** Start of Exercise data **
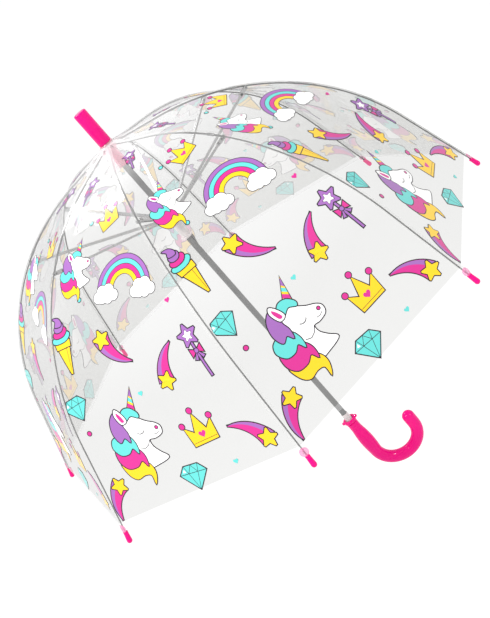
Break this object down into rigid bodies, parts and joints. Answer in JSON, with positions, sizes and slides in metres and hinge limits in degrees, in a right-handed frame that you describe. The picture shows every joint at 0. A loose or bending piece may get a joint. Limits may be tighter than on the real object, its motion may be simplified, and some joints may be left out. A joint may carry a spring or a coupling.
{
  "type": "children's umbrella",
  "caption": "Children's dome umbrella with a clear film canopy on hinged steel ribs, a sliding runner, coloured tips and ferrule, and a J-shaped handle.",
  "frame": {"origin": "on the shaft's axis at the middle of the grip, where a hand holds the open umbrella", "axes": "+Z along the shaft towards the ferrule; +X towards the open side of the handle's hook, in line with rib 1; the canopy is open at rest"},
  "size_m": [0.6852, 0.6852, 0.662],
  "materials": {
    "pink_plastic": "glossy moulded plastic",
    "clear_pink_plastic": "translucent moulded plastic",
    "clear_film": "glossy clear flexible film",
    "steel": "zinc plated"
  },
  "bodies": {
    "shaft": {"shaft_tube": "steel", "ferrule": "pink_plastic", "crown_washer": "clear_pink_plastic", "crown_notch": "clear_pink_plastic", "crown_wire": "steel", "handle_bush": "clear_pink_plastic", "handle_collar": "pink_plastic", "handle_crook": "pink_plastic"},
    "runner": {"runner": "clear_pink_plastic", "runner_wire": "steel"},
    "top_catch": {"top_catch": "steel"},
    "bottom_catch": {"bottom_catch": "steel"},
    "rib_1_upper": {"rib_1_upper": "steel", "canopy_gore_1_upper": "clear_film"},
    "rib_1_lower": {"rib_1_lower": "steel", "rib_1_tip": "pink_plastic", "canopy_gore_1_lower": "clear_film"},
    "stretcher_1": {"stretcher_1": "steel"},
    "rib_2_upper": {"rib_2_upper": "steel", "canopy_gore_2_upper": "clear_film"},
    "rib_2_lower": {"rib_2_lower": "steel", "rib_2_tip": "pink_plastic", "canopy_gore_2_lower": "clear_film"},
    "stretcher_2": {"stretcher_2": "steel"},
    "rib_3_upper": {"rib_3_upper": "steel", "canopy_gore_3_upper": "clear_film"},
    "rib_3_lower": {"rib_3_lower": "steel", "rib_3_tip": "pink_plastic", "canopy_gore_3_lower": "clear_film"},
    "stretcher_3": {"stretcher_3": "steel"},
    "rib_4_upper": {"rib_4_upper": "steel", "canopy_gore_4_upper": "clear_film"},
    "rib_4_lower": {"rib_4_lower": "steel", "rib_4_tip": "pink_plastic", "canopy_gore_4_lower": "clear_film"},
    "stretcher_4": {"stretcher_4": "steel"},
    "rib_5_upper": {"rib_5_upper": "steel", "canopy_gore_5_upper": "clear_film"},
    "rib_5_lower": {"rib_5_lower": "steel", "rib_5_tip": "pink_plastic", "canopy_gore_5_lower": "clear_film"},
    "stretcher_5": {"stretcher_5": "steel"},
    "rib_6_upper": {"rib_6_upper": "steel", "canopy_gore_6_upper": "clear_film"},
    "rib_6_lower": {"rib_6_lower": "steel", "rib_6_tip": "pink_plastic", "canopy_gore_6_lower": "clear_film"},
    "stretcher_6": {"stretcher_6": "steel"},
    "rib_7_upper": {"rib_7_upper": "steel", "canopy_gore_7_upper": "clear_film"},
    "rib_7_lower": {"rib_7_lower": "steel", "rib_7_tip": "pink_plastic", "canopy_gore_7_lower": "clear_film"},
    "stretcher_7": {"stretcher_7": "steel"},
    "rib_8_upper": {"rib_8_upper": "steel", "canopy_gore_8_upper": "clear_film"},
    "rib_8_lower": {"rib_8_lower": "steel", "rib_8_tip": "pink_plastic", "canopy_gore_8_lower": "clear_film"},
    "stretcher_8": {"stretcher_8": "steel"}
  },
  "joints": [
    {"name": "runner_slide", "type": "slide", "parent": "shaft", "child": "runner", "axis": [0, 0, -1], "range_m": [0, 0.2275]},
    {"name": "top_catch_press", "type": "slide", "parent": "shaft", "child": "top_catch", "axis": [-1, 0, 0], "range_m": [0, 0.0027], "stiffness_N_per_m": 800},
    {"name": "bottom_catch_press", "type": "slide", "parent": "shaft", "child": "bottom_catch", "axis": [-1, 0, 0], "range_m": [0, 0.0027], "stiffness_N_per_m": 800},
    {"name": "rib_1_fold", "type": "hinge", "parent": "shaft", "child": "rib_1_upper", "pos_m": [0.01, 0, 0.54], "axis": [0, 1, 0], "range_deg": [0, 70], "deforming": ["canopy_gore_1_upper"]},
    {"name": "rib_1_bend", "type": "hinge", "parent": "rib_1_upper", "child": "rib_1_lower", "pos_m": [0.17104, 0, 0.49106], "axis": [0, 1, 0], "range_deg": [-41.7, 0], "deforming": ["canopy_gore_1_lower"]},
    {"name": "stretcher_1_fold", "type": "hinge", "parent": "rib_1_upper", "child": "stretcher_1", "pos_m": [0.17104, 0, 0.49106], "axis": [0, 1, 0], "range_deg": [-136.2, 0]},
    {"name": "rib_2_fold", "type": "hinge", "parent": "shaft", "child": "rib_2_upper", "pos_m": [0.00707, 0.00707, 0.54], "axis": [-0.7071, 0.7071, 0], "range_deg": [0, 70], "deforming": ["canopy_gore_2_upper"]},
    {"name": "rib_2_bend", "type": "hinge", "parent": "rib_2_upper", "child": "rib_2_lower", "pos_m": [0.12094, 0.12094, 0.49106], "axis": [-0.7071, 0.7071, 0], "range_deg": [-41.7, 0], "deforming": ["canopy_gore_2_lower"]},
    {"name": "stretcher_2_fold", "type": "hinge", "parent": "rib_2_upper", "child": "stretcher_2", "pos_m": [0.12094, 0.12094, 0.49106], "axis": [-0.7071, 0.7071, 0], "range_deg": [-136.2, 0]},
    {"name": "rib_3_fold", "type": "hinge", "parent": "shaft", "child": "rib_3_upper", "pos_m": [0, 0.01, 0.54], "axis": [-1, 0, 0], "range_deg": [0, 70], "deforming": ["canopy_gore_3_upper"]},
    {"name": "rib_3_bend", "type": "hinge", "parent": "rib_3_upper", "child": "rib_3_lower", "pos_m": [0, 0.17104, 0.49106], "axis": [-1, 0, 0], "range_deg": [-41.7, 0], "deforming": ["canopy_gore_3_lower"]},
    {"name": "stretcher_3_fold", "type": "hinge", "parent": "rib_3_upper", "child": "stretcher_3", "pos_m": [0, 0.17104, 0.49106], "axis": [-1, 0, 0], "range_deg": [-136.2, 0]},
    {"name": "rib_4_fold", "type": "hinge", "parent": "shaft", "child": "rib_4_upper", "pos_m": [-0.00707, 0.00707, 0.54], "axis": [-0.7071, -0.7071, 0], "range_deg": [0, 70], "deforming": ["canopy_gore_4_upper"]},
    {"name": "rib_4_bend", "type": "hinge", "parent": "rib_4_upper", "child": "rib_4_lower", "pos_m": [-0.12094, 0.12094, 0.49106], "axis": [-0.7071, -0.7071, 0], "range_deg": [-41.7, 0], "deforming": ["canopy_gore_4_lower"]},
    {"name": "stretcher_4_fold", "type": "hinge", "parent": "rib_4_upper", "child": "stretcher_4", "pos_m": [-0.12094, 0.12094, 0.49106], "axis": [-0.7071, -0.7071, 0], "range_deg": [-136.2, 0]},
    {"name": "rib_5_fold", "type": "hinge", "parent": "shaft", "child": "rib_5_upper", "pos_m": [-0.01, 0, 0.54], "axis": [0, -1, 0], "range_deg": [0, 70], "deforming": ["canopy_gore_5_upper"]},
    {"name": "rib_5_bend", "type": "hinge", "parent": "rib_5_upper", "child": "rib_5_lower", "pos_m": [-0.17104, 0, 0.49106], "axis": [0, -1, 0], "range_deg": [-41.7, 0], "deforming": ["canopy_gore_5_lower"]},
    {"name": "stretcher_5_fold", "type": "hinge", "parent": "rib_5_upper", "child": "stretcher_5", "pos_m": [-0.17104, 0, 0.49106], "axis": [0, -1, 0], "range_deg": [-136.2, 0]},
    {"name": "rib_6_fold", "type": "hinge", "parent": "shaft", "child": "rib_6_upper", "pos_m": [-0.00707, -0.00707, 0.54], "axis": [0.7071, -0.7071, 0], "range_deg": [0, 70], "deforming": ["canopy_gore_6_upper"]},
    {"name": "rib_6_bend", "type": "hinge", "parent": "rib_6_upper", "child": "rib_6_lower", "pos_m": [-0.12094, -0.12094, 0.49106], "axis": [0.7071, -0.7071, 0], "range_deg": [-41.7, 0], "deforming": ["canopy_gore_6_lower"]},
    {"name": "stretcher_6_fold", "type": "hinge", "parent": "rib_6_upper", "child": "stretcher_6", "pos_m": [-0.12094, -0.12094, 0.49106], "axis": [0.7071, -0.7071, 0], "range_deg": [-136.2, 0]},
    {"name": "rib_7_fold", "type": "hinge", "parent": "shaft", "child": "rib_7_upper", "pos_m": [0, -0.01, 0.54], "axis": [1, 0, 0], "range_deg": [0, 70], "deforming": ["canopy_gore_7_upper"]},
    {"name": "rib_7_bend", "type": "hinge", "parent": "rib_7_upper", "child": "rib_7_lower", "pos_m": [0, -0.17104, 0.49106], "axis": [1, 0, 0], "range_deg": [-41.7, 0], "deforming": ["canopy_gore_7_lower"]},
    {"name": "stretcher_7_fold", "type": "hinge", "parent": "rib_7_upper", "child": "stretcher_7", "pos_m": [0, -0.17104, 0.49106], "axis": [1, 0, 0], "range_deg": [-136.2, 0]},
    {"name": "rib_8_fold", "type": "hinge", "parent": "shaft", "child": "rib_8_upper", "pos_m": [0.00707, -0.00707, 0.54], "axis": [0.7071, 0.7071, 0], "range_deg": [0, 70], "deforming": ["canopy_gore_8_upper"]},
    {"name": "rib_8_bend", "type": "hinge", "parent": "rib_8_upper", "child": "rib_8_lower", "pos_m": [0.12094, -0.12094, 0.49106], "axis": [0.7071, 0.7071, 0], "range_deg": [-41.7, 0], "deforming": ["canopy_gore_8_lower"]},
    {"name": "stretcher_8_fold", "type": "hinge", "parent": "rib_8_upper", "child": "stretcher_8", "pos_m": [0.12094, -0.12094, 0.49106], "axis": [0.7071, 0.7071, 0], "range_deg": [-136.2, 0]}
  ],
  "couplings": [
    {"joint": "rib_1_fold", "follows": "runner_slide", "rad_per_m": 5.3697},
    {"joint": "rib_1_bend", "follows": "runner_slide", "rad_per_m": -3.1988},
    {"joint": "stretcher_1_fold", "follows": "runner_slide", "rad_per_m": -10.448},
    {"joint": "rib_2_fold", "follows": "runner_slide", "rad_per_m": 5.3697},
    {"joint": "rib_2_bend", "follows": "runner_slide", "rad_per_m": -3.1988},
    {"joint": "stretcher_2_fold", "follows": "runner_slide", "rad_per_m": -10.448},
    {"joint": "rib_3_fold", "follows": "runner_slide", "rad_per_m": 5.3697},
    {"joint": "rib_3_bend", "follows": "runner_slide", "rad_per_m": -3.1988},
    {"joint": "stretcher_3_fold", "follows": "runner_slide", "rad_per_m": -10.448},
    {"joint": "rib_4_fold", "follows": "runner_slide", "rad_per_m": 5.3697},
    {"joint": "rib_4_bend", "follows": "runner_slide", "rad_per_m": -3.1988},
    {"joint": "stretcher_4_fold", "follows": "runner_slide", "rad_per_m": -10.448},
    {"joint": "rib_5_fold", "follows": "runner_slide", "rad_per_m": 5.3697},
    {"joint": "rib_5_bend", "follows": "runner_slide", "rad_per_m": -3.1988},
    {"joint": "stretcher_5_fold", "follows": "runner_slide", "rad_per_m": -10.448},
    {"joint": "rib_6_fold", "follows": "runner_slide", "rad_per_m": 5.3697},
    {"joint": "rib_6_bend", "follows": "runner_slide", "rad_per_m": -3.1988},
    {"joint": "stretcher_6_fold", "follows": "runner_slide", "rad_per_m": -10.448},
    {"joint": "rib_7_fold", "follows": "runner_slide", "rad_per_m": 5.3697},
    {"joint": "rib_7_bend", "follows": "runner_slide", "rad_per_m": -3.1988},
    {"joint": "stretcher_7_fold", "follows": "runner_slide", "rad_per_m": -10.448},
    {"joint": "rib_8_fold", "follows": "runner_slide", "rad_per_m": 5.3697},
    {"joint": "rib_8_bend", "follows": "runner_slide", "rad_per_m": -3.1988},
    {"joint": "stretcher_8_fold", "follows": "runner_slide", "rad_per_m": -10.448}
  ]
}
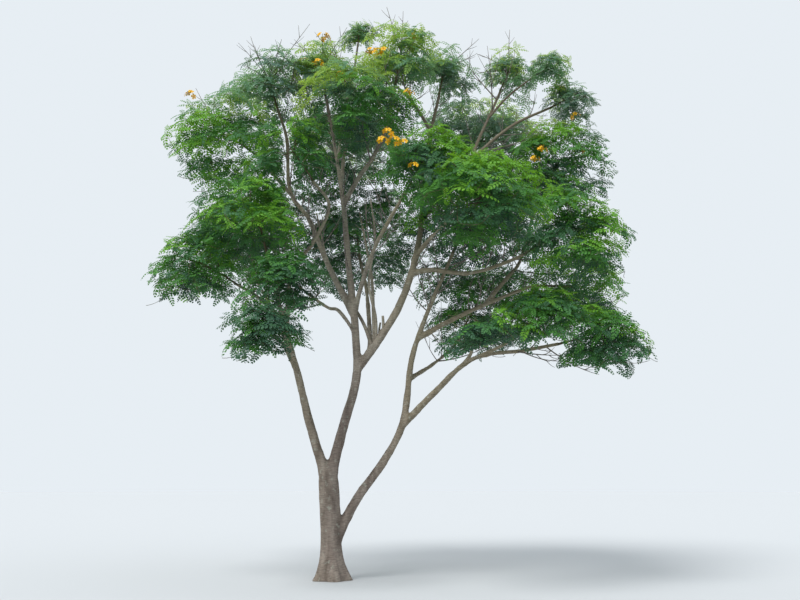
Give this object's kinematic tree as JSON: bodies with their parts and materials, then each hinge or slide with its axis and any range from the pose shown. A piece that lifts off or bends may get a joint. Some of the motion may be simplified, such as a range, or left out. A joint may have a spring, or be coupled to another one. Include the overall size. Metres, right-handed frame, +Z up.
** End of Exercise data **
Work to complete: Count how many lines in the data above hold the string "materials", and give the number with no other words.

Exercise response: 2